Implementing evidence-based care internationally
The advantages of applying evidence-based care have been recognized by governments around the world. Great Britain has a particularly robust system for creating national guidelines around behavioral health treatments. Since 2004, the National Institute for Health and Care Excellence (NICE) has systematically reviewed the evidence for the effectiveness of a variety of interventions. The results of these reviews were used in the creation and publication of a series of clinical guidelines.
Dr. Hollon explains, “The NICE committee brings together experts from different fields of behavioral health to review the data. This ensures a balance among the committee. If they are reviewing a study on CBT interventions, those clinicians who specialize in other areas will offset any inadvertent bias towards CBT that the CBT practitioners on the committee might have.”
However, once the best practice guidelines were established, it became apparent that there was a lack of trained clinicians to implement them. Therefore, the NICE guidelines have been used as the base for a large-scale training program, the Improving Access to Psychological Therapies (IAPT) program. IAPT aims to train over 10,500 new psychological therapists and deploy them for the treatment of depression and anxiety disorders.
The importance of measuring outcomes
A key aspect of the IAPT program is measuring outcomes. Inherent in the process of applying evidence-based care is the collection of data. This process is not only a function of clinical trials. It is important that clinicians collect data on client outcomes throughout the therapy process to correct, gauge and tailor their interventions.

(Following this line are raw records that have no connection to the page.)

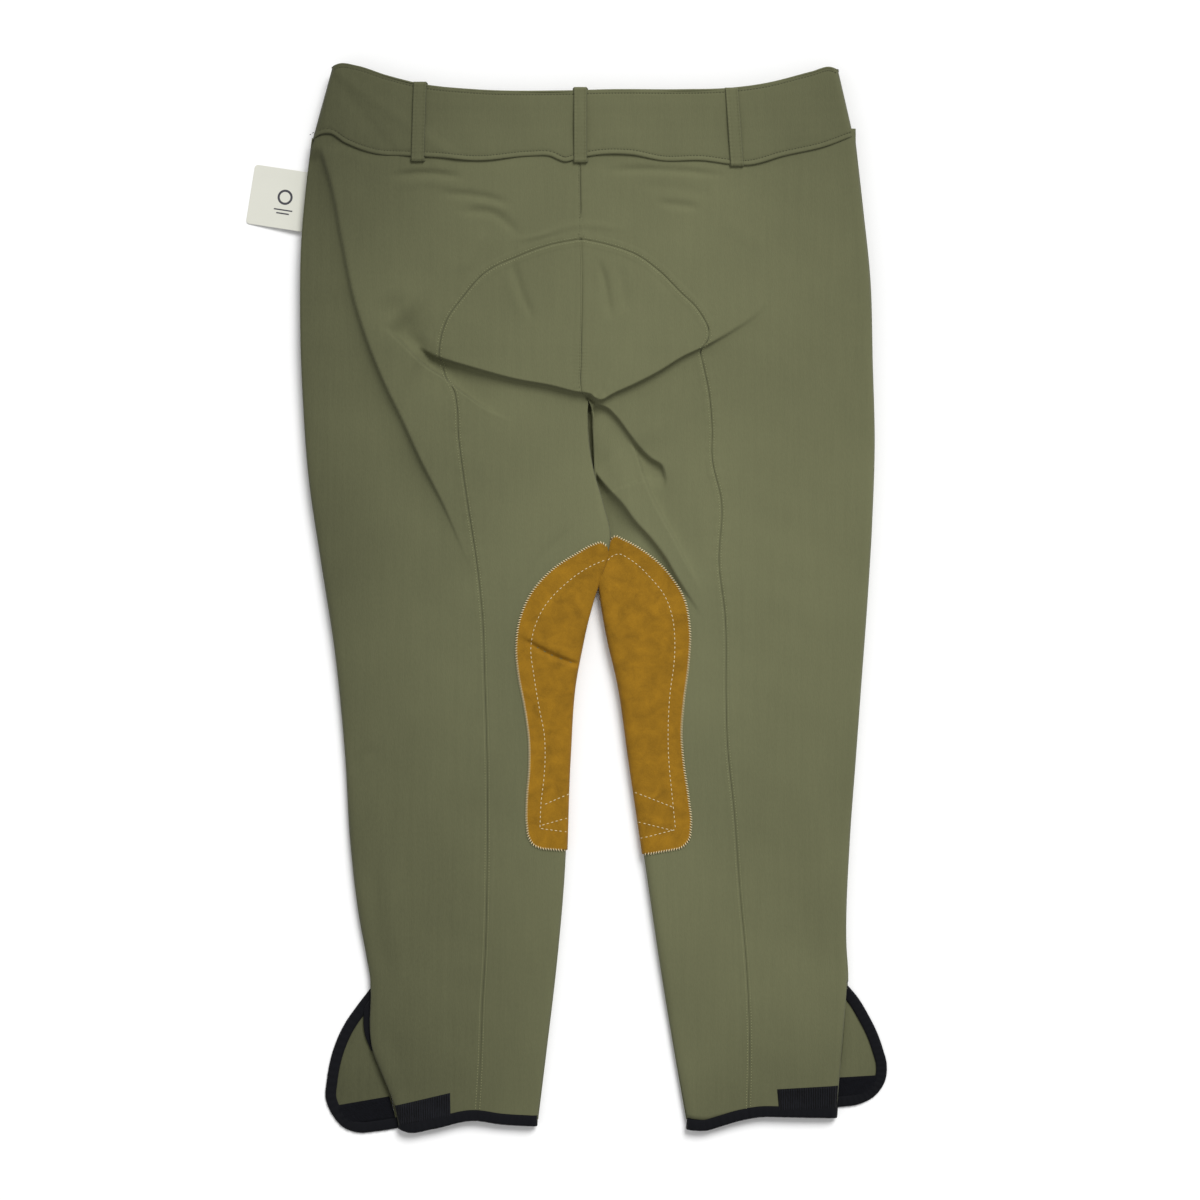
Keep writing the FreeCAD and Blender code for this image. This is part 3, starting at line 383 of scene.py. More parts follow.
def edge_distances(word, x, y, front=False):
    """Distance in from the outer edge and, below the crotch, from the inner edge."""
    side = SIDES[word]
    outer = side * (edge_x(word, "front_outer" if front else "outer", y) - x)
    inner = side * (x - edge_x(word, "front_inner" if front else "inner", y))
    inner = np.where(y > CROTCH, 99, inner + np.clip(y - 24, 0, 40) * 1.5)
    return np.clip(outer, 0, None), np.clip(inner, 0, None)


def rounded(distance, radius):
    """Rise of a rounded edge: 0 at the edge, 1 a radius in."""
    near = 1 - np.clip(distance / radius, 0, 1)
    return np.sqrt(np.clip(1 - near**2, 0, 1))


SEAM_CURVES = []
for word in SIDES:
    SEAM_CURVES.append(smooth(LEG_SEAM[word] + SEAT_ARC[word][1:], 160))
SEAM_CURVES.append(smooth(CENTRE_SEAM[1:], 60))


def nearby(curve, x, y, reach):
    low = curve.min(0) - reach
    high = curve.max(0) + reach
    return (x > low[0]) & (x < high[0]) & (y > low[1]) & (y < high[1])


GROOVE_DEPTH = 0.42
ALLOWANCE_RISE = 0.2
PUCKER_RISE = 0.10
SEAM_REACH = 20


def seam_grooves(x, y):
    """A narrow groove along each seam, a low rise on both sides where the allowances lie, and puckers."""
    height = np.zeros(x.shape)
    for curve in SEAM_CURVES:
        near = nearby(curve, x, y, SEAM_REACH)
        away, share, _ = offsets(curve, x[near], y[near])
        groove = -GROOVE_DEPTH * np.exp(-((away / 0.7) ** 2))
        groove += ALLOWANCE_RISE * np.exp(-(((np.abs(away) - 3.4) / 2.2) ** 4))
        groove += PUCKER_RISE * np.sin(share * 430) * np.exp(-((away / 7) ** 2))
        height[near] += groove
    return height


def undulation(x, y):
    """Slow, even unevenness of cloth that was smoothed out by hand."""
    wave = 0.45 * np.sin(x * 0.045 + 1.3) * np.sin(y * 0.021 + 0.4)
    wave += 0.30 * np.sin(x * 0.031 + y * 0.037 + 2.0)
    wave += 0.16 * np.sin(x * 0.11 - y * 0.043 + 0.7)
    wave += 0.09 * np.sin(x * 0.07 + y * 0.16 + 2.1) * np.sin(x * 0.023 + 1.0)
    return wave


def tuck(word, x, y):
    """The right leg lies lower where the left thigh's edge lies over it."""
    if word == "left":
        return np.zeros(x.shape)
    along = step((y + 122) / 26) * step((20 - y) / 40)
    past = x - edge_x("left", "inner", y)
    return -5.6 * along * (1 - step((past + 1) / 26))


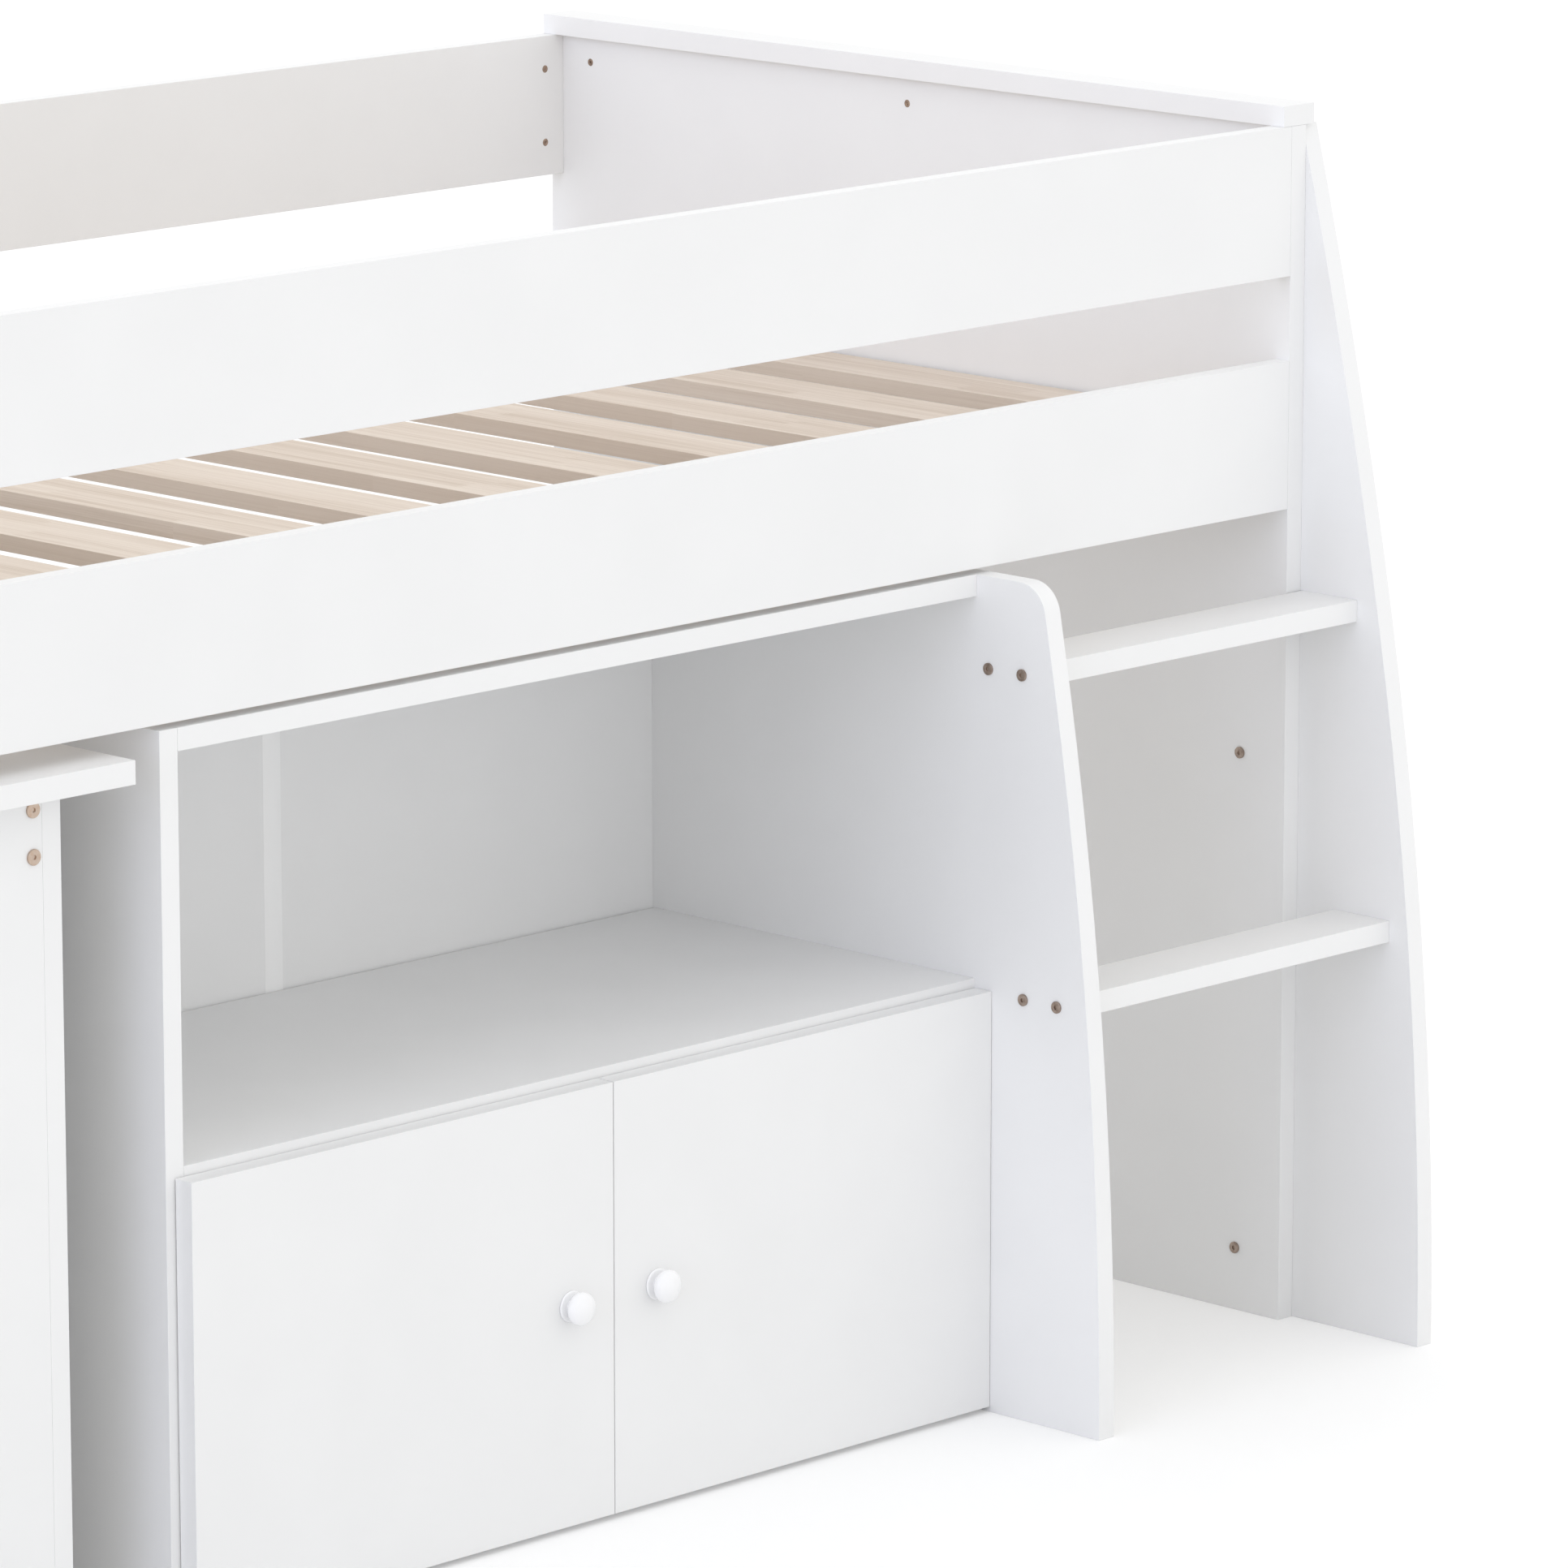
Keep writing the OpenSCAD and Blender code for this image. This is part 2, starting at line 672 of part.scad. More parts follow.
module slat_base_screws() {
    color(steel) in_frame() {
        for (back = [0, 1]) at_bearer_screws(back) wood_screw();
        at_slat_screws() wood_screw();
    }
}

// ---------- Ladder ----------

// Both stiles' outline up to height top and back to y1, with distances from the rails' front
module stile_outline(top, y1) {
    far = stile_reach + cut;
    intersection() {
        translate([-far, 0]) square([far + y1, min(top, stile_blend_z)]);
        translate(low_c) circle(r = stile_r_low, $fn = curve_fn);
    }
    intersection() {
        translate([-far, stile_blend_z]) square([far + y1, top - stile_blend_z]);
        translate(high_c) circle(r = stile_r_high, $fn = curve_fn);
    }
}

module ladder_stile() {
    color(white) in_frame() difference() {
        side_board(right_in + panel_t, panel_t) stile_outline(panel_h, stile_back);
        at_rung_bolts(rung_rows, [1]) to_right() hole(bolt_d / 2, panel_t + cut);
        for (z = stile_bolt_zs)
            translate([stile_out_x, stile_bolt_y, z]) to_left() hole(sleeve_r, panel_t + cut);
    }
}

module rung(row) {
    difference() {
        board(rung_x0, rung_x0 + rung_len, row[0], row[0] + rung_d, row[1], row[1] + rung_t);
        at_rung_bolts([row]) translate([panel_t, 0, 0]) {
            to_right() hole(bolt_d / 2, barrel_in + bolt_past);
            translate([barrel_in, 0, -rung_t / 2]) hole(barrel_d / 2, barrel_l + fix_clear);
        }
    }
}

module rung_upper() { color(white) in_frame() rung(rung_rows[0]); }
module rung_lower() { color(white) in_frame() rung(rung_rows[1]); }

module rung_bolts() {
    color(bronze) in_frame() at_rung_bolts(rung_rows) to_right()
        socket_bolt(panel_t + barrel_in + bolt_past - fix_clear, bolt_head_d);
}

module rung_barrel_nuts() {
    color(steel) in_frame() at_rung_bolts(rung_rows)
        translate([panel_t + barrel_in, 0, -rung_t / 2]) barrel_nut(rung_t / 2);
}

module stile_bolts() {
    color(bronze) in_frame() for (z = stile_bolt_zs)
        translate([right_in, stile_bolt_y, z]) to_right() socket_bolt(stile_bolt_l, bolt_head_d);
}

// Sleeve nuts: a flat head on the stile's outer face and a threaded sleeve in the stile
module stile_sleeve_nuts() {
    color(bronze) in_frame() for (z = stile_bolt_zs) translate([stile_out_x, stile_bolt_y, z]) to_left()
        difference() {
            union() {
                cylinder(r = sleeve_r, h = sleeve_l, $fn = fine);
                translate([0, 0, -bolt_head_t]) cylinder(d = bolt_head_d, h = bolt_head_t, $fn = fine);
            }
            translate([0, 0, sleeve_floor]) cylinder(r = bolt_d / 2 + fix_clear, h = sleeve_l, $fn = fine);
            translate([0, 0, -bolt_head_t - cut]) cylinder(d = socket_w, h = cut + sleeve_socket, $fn = 6);
        }
}

// ---------- Cupboard ----------

module unit_side_holes(side) {
    at_unit(unit_board_zs, unit_cam_ys, [side])
        translate([0, 0, unit_t / 2]) to_left() hole(cam_bolt_r, cam_bolt_in);
    at_unit(unit_board_zs, unit_dowel_ys, [side])
        translate([0, 0, unit_t / 2]) to_left() hole(dowel_r, dowel_in);
    at_plate_screws([side]) mirror([0, 0, 1]) hole(plate_screw_r, plate_screw_l);
}

module unit_side_left() {
    color(white) in_frame() difference() {
        board(unit_left_out, unit_left_in, 0, unit_depth, 0, unit_h);
        unit_side_holes(-1);
    }
}

// What the rounded front top corner takes away: the wedge outside the corner's circle
module corner_waste() {
    c = [high_c[0] - sqrt(pow(stile_r_high - unit_corner_r, 2) - pow(unit_h - unit_corner_r - high_c[1], 2)),
         unit_h - unit_corner_r];
    u = (c - high_c) / (stile_r_high - unit_corner_r);
    far = 2 * unit_corner_r;
    difference() {
        polygon([c, c + far * u, c + [-far, far], c + [0, far]]);
        translate(c) circle(r = unit_corner_r, $fn = fine * 2);
    }
}

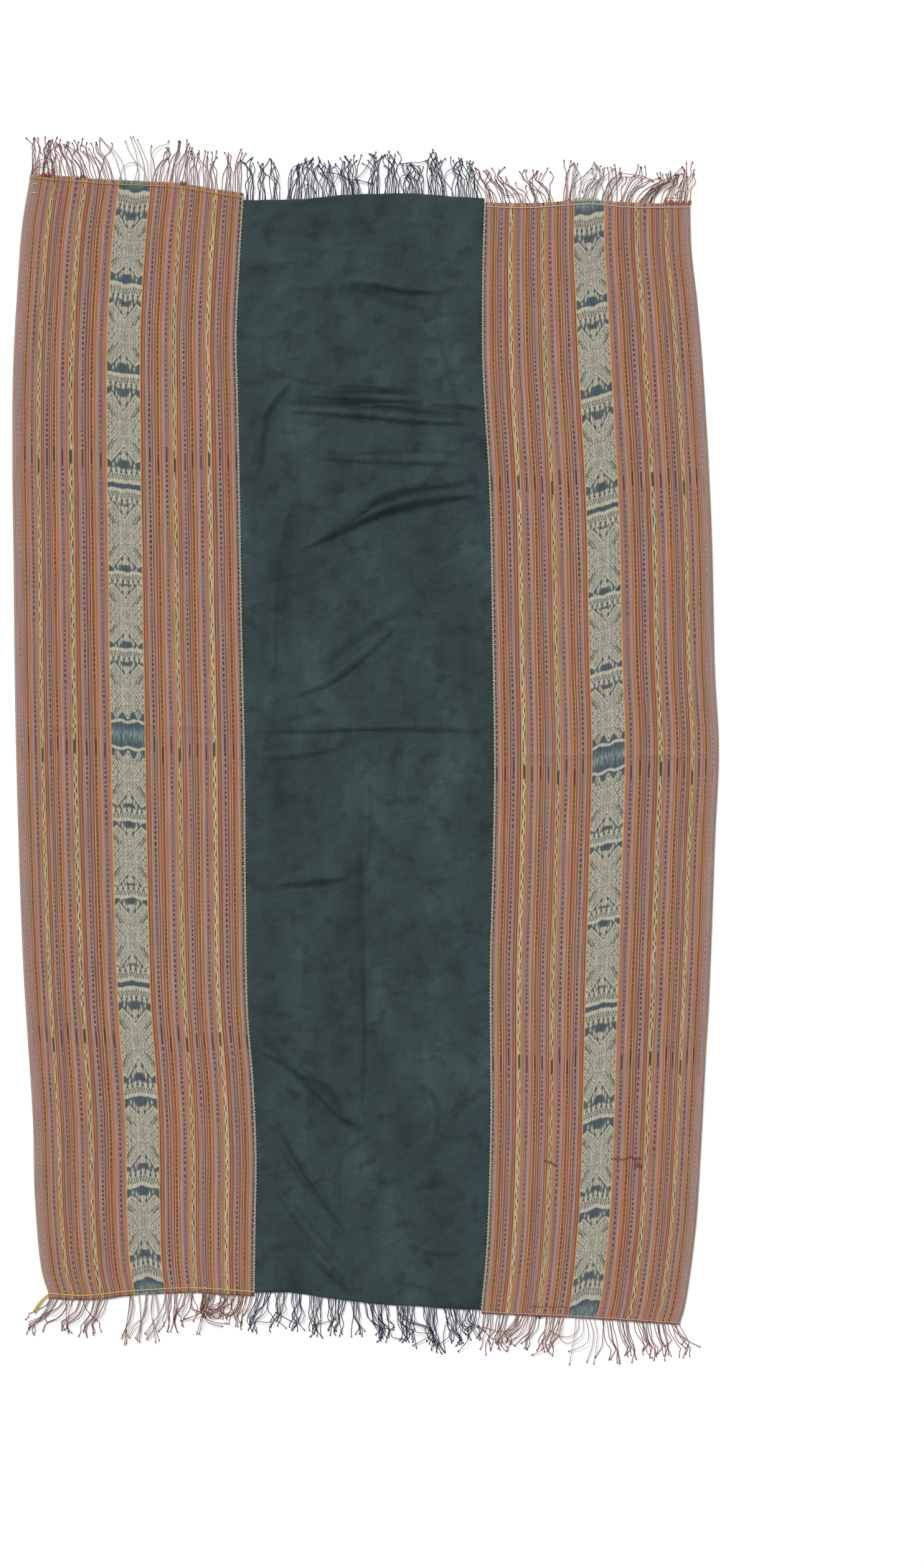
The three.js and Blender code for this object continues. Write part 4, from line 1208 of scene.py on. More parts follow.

IAPT currently treats over 560,000 members annually and collects clinical outcome data from 98.5%. This provides an invaluable sight into their experiences and the efficacy of treatment methods. The information is collected by IAPT throughout the treatment process. They found that many existing programs overestimated their own effectiveness as they only collected feedback when treatment ended. As many clients end therapy without warning, their feedback was not collected.
“Clients who drop out of therapy are likely to have had a less positive experience than those who complete their assigned program,” Dr. Hollon explains.
How automation can make practicing evidence-based care easier
One of the challenges in practicing evidence-based care is collecting the necessary data on client outcomes to use as a basis for future decision making. The Eleos system was designed as the next generation in workflow support tools for behavioral health clinicians. Using secure therapy-specific voice analysis, Eleos provides clinicians with actionable insights into the therapy session while also providing an automated compliance-ready progress note. This gives clinicians insight into in-session trends. Between sessions client- reported outcomes are also collected which enables clinicians to have a full picture of their client’s progress.
By applying the same rigorous standards of empirical support behind behavioral health methodologies as found in other areas of healthcare, clinicians can offer their clients a proven path to recovery. This includes applying an ongoing assessment of client outcomes during the course of treatment. Both clients, clinicians, and healthcare systems stand to benefit from the improved outcomes and resulting cost-savings that can be found in applying evidence-based care.